There are also other fields where younger players can hone their baseball abilities and increase their passion for the game. Former Baltimore Orioles Billy Ripken and Cal Ripken, Jr., who is known as Major League Baseball’s “Ironman,” founded Pigeon Forge’s Ripken Experience. This sprawling compound for baseball lovers features six fields composed of synthetic turf, batting cages, pitching mounds, concessions, and relaxation spaces with large-screen televisions. Tournaments take place here consisting of teams of varying age groups. Admission is always free for spectators so it’s easy to come by and cheer on the kids.
Though it’s traditionally considered a gentlemen’s game, golf can be quite an active sport. The hills and rivers naturally create a few scenic and challenging courses where players can take advantage of the great outdoors. The popular Sevierville Golf Club has two 18-hole courses to choose from and is perfect for amateurs and pros alike. The club’s Highlands Course offers narrow fairways along sloping terrain that constantly pushes golfers to master their swing. Meanwhile, the club’s River Course is a bit more difficult to negotiate with a few holes placed on islands in the Little Pigeon River. The pars for these courses are 70 and 72 respectively, and they can be played throughout most of the year. East of Gatlinburg and on the border of the national park is the Bent Creek Golf Course. This course was designed by Gary Player—the winner of three Masters Championships—and is frequently regarded as one of the best places to swing a club in the South. With its greens spread between the hills and the valley, Bent Creek presents a scenic, yet demanding game. Finally, the hilly terrain of the Gatlinburg Golf Course showcases the beauty of the Smoky Mountains while taking in a great game. Located at the foot of the mountains, the greens are lined with the lush forest. The course is open year-round so you may be able to book a tee-time in January if the weather cooperates. There are other golf courses in the region, but the ones listed above are among the most recommended and they are also close to other attractions in the region. You don’t need to travel far to tee-off on a great course!

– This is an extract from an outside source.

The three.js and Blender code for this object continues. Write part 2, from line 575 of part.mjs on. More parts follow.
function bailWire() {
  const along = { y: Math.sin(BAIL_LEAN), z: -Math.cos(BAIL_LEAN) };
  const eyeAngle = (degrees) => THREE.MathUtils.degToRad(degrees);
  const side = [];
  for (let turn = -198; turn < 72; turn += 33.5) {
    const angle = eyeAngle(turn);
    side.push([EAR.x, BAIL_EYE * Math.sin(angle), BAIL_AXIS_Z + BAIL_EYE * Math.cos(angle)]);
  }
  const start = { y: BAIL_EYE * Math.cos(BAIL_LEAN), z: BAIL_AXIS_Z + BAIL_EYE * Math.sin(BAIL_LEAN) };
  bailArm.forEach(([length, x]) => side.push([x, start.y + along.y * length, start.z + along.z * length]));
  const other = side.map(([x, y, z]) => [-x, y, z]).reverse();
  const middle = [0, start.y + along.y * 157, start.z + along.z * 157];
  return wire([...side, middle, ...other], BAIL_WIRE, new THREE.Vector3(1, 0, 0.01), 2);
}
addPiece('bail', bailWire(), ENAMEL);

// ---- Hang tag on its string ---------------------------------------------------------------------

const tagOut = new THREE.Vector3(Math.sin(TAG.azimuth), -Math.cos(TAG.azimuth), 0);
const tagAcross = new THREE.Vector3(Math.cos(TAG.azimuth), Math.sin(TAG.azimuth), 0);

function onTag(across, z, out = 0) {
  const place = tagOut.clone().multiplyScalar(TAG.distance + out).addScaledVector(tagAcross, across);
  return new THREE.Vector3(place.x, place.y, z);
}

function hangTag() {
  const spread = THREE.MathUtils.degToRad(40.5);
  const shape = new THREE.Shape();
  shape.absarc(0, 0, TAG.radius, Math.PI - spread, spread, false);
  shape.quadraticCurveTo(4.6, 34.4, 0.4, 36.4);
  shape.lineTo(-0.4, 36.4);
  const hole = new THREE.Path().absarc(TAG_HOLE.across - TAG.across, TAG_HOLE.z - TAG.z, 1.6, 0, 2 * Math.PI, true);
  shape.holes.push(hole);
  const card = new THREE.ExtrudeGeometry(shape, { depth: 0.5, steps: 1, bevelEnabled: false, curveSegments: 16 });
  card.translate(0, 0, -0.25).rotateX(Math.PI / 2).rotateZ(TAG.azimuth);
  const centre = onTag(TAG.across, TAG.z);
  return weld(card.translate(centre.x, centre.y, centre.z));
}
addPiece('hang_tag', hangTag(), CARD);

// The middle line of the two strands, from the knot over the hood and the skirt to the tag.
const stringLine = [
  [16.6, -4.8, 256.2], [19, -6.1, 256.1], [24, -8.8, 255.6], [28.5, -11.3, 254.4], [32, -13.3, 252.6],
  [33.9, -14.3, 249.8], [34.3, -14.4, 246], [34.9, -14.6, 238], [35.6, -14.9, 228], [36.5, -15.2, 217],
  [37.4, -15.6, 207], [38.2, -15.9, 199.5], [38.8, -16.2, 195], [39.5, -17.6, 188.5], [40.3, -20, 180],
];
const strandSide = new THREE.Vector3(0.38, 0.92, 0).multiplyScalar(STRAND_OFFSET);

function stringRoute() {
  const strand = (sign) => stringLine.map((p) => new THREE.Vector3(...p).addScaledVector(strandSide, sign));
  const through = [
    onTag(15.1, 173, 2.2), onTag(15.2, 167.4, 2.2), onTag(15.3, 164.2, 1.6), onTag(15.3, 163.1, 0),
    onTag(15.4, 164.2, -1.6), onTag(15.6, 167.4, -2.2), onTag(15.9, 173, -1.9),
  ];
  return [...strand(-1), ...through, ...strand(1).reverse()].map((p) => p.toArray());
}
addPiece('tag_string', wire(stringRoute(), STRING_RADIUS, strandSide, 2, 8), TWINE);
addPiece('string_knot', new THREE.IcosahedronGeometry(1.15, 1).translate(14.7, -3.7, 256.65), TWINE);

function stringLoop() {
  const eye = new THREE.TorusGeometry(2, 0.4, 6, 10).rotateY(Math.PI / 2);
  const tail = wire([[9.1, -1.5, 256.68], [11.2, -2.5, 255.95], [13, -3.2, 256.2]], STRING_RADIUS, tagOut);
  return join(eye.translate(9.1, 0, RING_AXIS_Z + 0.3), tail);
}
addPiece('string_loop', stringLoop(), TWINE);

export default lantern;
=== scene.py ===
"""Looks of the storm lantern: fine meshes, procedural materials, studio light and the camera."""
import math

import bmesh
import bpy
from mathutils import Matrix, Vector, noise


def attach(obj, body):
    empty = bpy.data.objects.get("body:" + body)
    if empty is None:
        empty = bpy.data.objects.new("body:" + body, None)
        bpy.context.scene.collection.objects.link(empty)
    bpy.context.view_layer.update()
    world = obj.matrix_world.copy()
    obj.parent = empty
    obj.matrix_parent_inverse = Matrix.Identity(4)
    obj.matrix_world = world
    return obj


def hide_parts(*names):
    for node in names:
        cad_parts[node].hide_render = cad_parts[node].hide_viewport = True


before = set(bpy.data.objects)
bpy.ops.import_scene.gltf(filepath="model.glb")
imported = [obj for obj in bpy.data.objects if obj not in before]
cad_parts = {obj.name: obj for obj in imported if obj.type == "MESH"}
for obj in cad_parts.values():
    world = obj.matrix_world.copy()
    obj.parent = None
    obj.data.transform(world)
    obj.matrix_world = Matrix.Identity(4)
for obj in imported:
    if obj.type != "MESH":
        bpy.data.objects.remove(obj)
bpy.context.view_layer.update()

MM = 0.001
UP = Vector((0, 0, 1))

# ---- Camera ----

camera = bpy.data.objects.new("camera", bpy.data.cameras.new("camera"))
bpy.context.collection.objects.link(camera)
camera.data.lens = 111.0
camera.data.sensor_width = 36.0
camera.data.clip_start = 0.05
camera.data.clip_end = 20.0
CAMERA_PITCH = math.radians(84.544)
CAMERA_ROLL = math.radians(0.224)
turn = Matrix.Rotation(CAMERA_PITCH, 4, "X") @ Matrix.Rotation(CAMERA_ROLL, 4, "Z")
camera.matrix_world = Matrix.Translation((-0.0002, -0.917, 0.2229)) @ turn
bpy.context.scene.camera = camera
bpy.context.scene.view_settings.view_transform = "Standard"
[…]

The waterways are frequented by fishermen who love to cast a line in the river where opportunities to snag a fish are plentiful. Locals recommend fishing in the Great Smoky Mountains National Park, where the sport is permitted from a little after sunrise to just before sunset. This park is home to one of the United States’ last natural trout habitats, but there are many other places to fish as well. Abrams Creek, Big Creek, and Hazel Creek and the Little Pigeon River are wonderful places to fish. The latter is particularly popular with those who hope to hook trout. Anglers in this region predominately aim for rainbow, brook and brown trout in the rivers, but the only native trout is the brook trout. Since their numbers have dwindled and their living range has decreased, there are restrictions on the number of fish that can be caught by an angler. For a good place to try to catch smallmouth bass and crappie, visit Douglas Lake. A valid fishing license is needed to fish in the park but cannot be purchased inside the park. Instead, many outfitters and hardware stores in the area will sell you a permit.

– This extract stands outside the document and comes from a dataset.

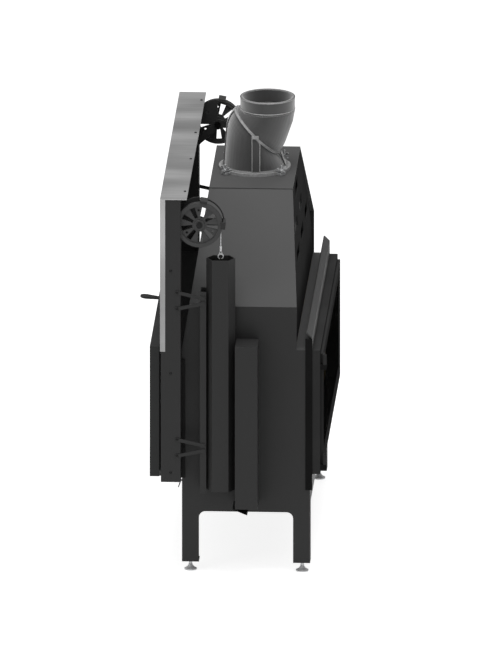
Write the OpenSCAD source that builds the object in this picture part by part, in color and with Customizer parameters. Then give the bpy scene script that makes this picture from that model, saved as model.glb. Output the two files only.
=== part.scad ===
// Double-fronted fireplace insert: a steel casing on four feet, a front door that lifts on
// cables and counterweights, a hinged rear door, and a flue outlet that turns on its ring.
// +Z is up and the lifting door faces -Y. The origin is on the floor, under the middle of
// the whole object from the tip of the door handle to the back of the rear hinges.

/* [Casing] */
// Width over the two side panels
casing_w = 1268; // [1200:1:1400]
// Depth of the side panels at the legs
casing_d = 468; // [450:1:500]
// Thickness of the casing sheet
sheet_t = 4; // [3:0.5:5]
// Height of the undersides of the legs above the floor
leg_rise = 36; // [30:1:44]
// Width of a leg
leg_w = 62; // [54:1:72]
// Radius in the corner between a leg and the skirt
leg_corner_r = 24; // [10:1:30]
// Height of the skirt's lower edge between the legs
skirt_z = 228; // [190:1:236]
// Height of the lower edges of the front and rear aprons
apron_z = 259; // [250:1:264]

/* [Openings] */
// Height of the undersides of the front and rear surrounds
frame_z = 375; // [360:1:390]
// Height of the front and rear surrounds
frame_h = 470; // [450:1:480]
// Width of the clear opening, front and rear
opening_w = 1140; // [1000:1:1150]
// Width of the face above and below the clear opening
opening_rail = 35; // [25:1:45]
// Depth of the front surround
surround_d = 74; // [60:1:90]
// Depth of the rear surround
rear_surround_d = 37; // [30:1:45]

/* [Hood] */
// Height of the upright upper casing between the step and the slopes
collar_h = 162; // [120:1:180]
// Height of the sloped hood
hood_h = 348; // [320:1:380]
// Width of the hood's top plate
hood_top_w = 552; // [500:1:640]
// Depth of the hood's top plate
hood_top_d = 306; // [290:1:330]
// Distance from the side panel's rear edge in to the upper casing's rear edge
rear_step = 49; // [40:1:56]
// Height of the rear vent slots
vent_h = 46; // [20:1:60]
// Length of the rear vent slots
vent_w = 160; // [100:1:162]

/* [Front door] */
// Width of the lifting door
door_w = 1384; // [1370:1:1396]
// Height of the lifting door
door_h = 493; // [486:1:500]
// Thickness of the lifting door
door_t = 35; // [28:1:40]
// Width of the lifting door's face at each side of its window
door_stile = 92; // [60:1:120]
// Height of the lifting door's face above and below its window
door_rail = 31.5; // [26:0.5:40]
// How far the door lifts
door_travel = 430; // [410:1:436]
// Length of the handle tongue
handle_len = 70; // [50:1:90]
// Width of the handle tongue near its tip
handle_w = 44; // [30:1:60]

/* [Guide posts and mask] */
// Width of a guide post
post_w = 60; // [54:1:64]
// Depth of a guide post
post_d = 72; // [66:1:80]
// Thickness of the guide post sheet
post_t = 4; // [3:0.5:5]
// Height of a guide post
post_h = 1073; // [1050:1:1100]
// Thickness of the mask sheet
mask_t = 3; // [2:0.5:3]
// Depth of the mask's top
mask_d = 98; // [90:1:110]
// Height of the mask
mask_h = 580; // [560:1:584]

/* [Pulleys and counterweights] */
// Radius of a pulley
pulley_r = 84; // [82:1:90]
// Radius of the cable's centre line on a pulley
pitch_r = 78; // [76:1:79]
// Thickness of a pulley at its rim
pulley_t = 20; // [16:1:22]
// Distance from the posts' tops down to the pulleys' axles
pulley_drop = 99; // [96:1:110]
// Diameter of the cable
cable_d = 4; // [3:0.5:4]
// Radius of a pulley axle
axle_r = 8; // [6:0.5:9]
// Radius of a counterweight
weight_r = 32; // [28:1:33]
// Height of a counterweight
weight_h = 360; // [340:1:370]
// Height of the counterweight tubes' undersides
tube_z = 325; // [300:1:335]
// Width of a counterweight tube's flat face
tube_flat = 60; // [50:1:66]
// Width of a counterweight tube across its front and rear corners
tube_corner = 106; // [100:1:108]
// Depth of a counterweight tube off the casing
tube_deep = 76; // [74:1:80]
// Wall of a counterweight tube
tube_wall = 3; // [2:0.5:3]

/* [Air supply] */
// Width of an air duct along the casing
duct_w = 82; // [70:1:90]
// Depth of an air duct off the casing
duct_d = 110; // [90:1:120]
// Height of the air ducts' open undersides
duct_z = 268; // [268:1:280]
// Height of an air duct
duct_h = 618; // [500:1:640]
// Length of an air flap
flap_len = 55; // [45:1:60]
// Angle that an air flap hangs open at rest
flap_angle = 22; // [10:1:30]
// How far the air lever slides to each side
lever_travel = 60; // [30:1:80]

/* [Flue] */
// Outer radius of the flue collar
flue_r = 100; // [90:1:104]
// Radius of the elbow's turning joint
elbow_r = 111; // [108:1:114]
// Wall of the flue elbow
flue_wall = 9; // [6:1:10]
// Height of the turning joint's centre above the hood's top plate
joint_rise = 142; // [138:1:150]
// Height of the flue rim above the turning joint's centre
rim_rise = 128; // [120:1:148]
// Offset of the flue collar behind the casing's middle
flue_offset = 47; // [40:1:50]

/* [Feet] */
// Radius of a foot's disc
foot_r = 23; // [18:1:26]
// Radius of a foot's threaded stud
stud_r = 6; // [5:0.5:7]
// How far a foot screws out
foot_travel = 25; // [10:1:30]

/* [Hidden] */
$fn = 48;

// Overrun of a cut past the face that it opens
over = 1;
// Gap between two pieces that lie beside each other without touching
ease = 0.3;
// Radial clearance of a shaft that turns in its bore
run_fit = 0.05;

// Room between the front surround and the lifting door, for the mask and the seal
seal_room = 6;
rear_door_t = 10;
hinge_r = 7;
hinge_pin_r = 4;

// Middle of the casing along Y, which centres the whole object on the origin
reach_front = surround_d + seal_room + door_t + handle_len;
reach_rear = rear_surround_d + rear_door_t + 2 * hinge_r;
mid_y = (reach_front - reach_rear) / 2;
half_w = casing_w / 2;
inner_w = half_w - sheet_t;
front_y = mid_y - casing_d / 2;
back_y = mid_y + casing_d / 2;
waist_z = frame_z + frame_h;
eaves_z = waist_z + collar_h;
hood_z = eaves_z + hood_h;
slope_top_z = hood_z - sheet_t;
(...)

Fisherman’s Tips: Look around to see what bugs are plentiful and match your bait’s look and movement to the type of insects that are currently hatching. By mimicking typical meals enjoyed by the fish, you may stand a better chance of catching them. In addition, try fishing in whirlpools where the fish also like to catch their prey.

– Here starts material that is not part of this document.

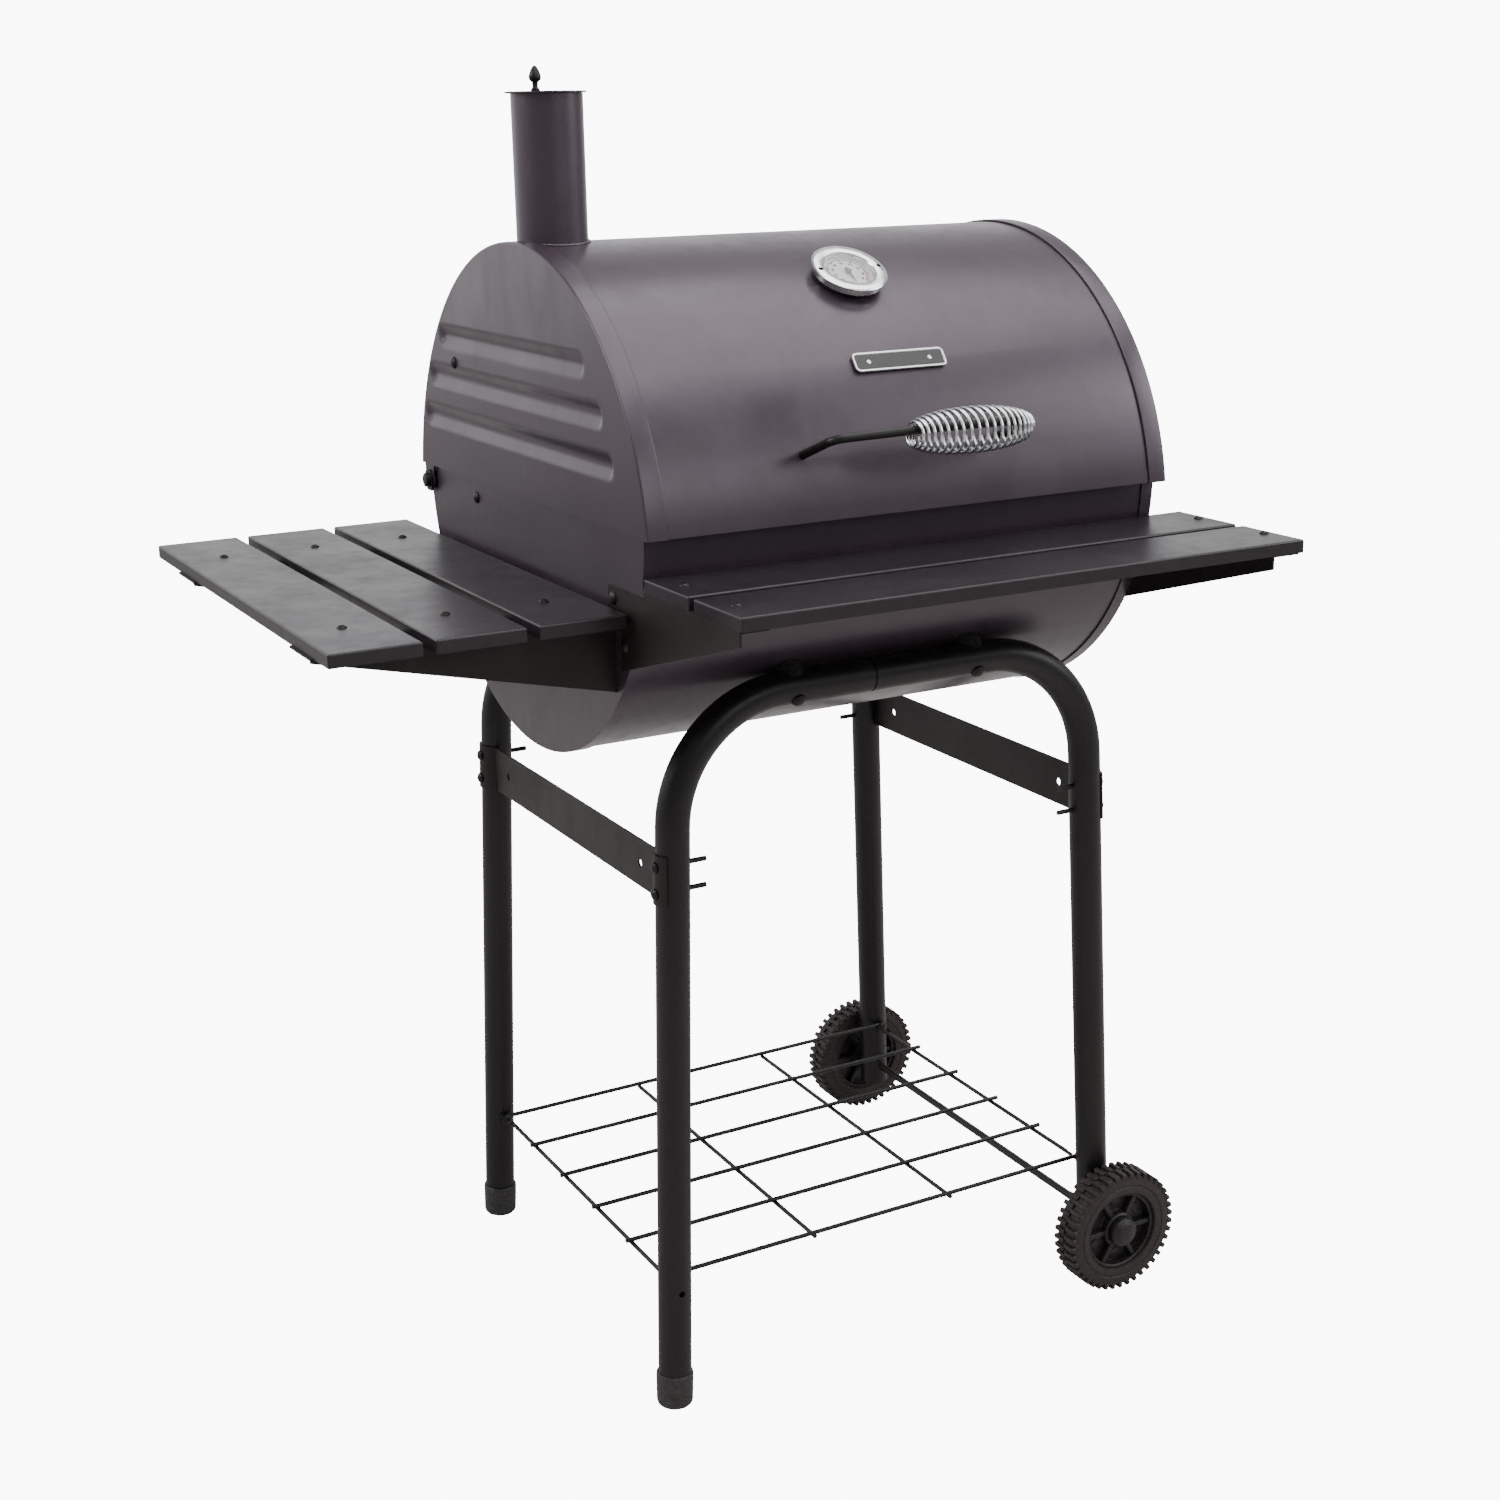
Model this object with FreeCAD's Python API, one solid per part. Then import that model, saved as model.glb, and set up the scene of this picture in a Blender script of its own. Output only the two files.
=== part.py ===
import FreeCAD, Part
import math
import os

from FreeCAD import Vector

# Barrel charcoal grill on a bent-tube cart.  All sizes are in millimetres.
# Working frame: x runs along the barrel to the right, y to the back, z up from the floor.
# x = 0 is the middle of the barrel and y = 0 its axis.  Each node is moved to the object's
# own origin, the middle of its footprint on the floor, when it is written.

# ------------------------------------------------------------------ driving dimensions
SHEET = 1.2                      # steel sheet of the barrel and the lid
PLATE = 2.0                      # folded brackets and braces
CLEAR = 0.05                     # running fit of pins and shafts, on the radius
GAP = 0.3                        # air between parts that move past each other

FIREBOX_AXIS_Z = 861.0
FIREBOX_RADIUS = 249.8
FIREBOX_RIM_Z = 870.0
FIREBOX_END_X = 269.2            # outer face of the firebox's end plates
FIREBOX_FLANGE_WIDTH = 13.0
FIREBOX_FLANGE_THICK = 1.5

LID_AXIS_Z = 815.5
LID_RADIUS = 266.4
LID_EDGE_Z = 851.0
LID_END_X = 273.1                # outer face of the lid's end plates
LID_FLANGE_WIDTH = 20.0
LID_FLANGE_THICK = 2.0
LID_LIP = 8.0
RIB_DEPTH = 3.5
RIB_SLOPE = 4.5
RIBS = (                         # low y, high y, low z, high z of each pressed rib
    (-152.0, 195.0, 975.0, 998.0),
    (-186.0, 226.0, 934.5, 958.5),
    (-205.0, 244.0, 893.0, 917.0),
)

HINGE_Y = 245.0
HINGE_Z = 835.0
HINGE_PIN_RADIUS = 4.0
HINGE_EAR_RADIUS = 12.0
RACK_LINK_Y = 88.0               # lid hinge to lid pivot, and the leg of the rack, are parallel
RACK_LINK_Z = 127.0
RACK_LEG_Y = 125.0
RACK_LEG_Z = 833.0
RACK_PIN_RADIUS = 3.0

STACK_X = -231.0
STACK_RADIUS = 32.6
STACK_TOP_Z = 1212.0
DAMPER_RADIUS = 36.7
DAMPER_PIVOT_X = -233.0
DAMPER_PIVOT_Y = 20.0

THERMOMETER_X = 0.0
THERMOMETER_TILT = 30.5          # degrees forward of straight up
BEZEL_RADIUS = 36.0
PLATE_X = 7.0                    # name plate
PLATE_TILT = 52.8
PLATE_LENGTH = 96.0
PLATE_HEIGHT = 19.0
HANDLE_TILT = 69.7
HANDLE_LEFT_X = -114.0
HANDLE_RIGHT_X = 92.0
HANDLE_REACH = 57.0
HANDLE_BOW = 7.0
HANDLE_FLAT = 40.0               # half the straight middle stretch of the bar
HANDLE_ROD_RADIUS = 3.9
GRIP_START_X = -42.0
GRIP_END_X = 84.0
GRIP_WIRE = 3.0
GRIP_END_RADIUS = 11.2
GRIP_MIDDLE_RADIUS = 21.0
GRIP_DROP = 3.9                  # the loose coil hangs on the rod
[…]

Fishing tournaments take place in the Spring and Fall in the Smoky Mountains. During two full days in April and October, locals and visitors can compete in the Smoky Mountain Trout Tournament. Over 5,000 fish will be stocked in the west prong of the Little Pigeon River near Gatlinburg. Adults and children have their own divisions and so do locals and visitors. Prizes are awarded for both the largest and the smallest trout caught during the tournament.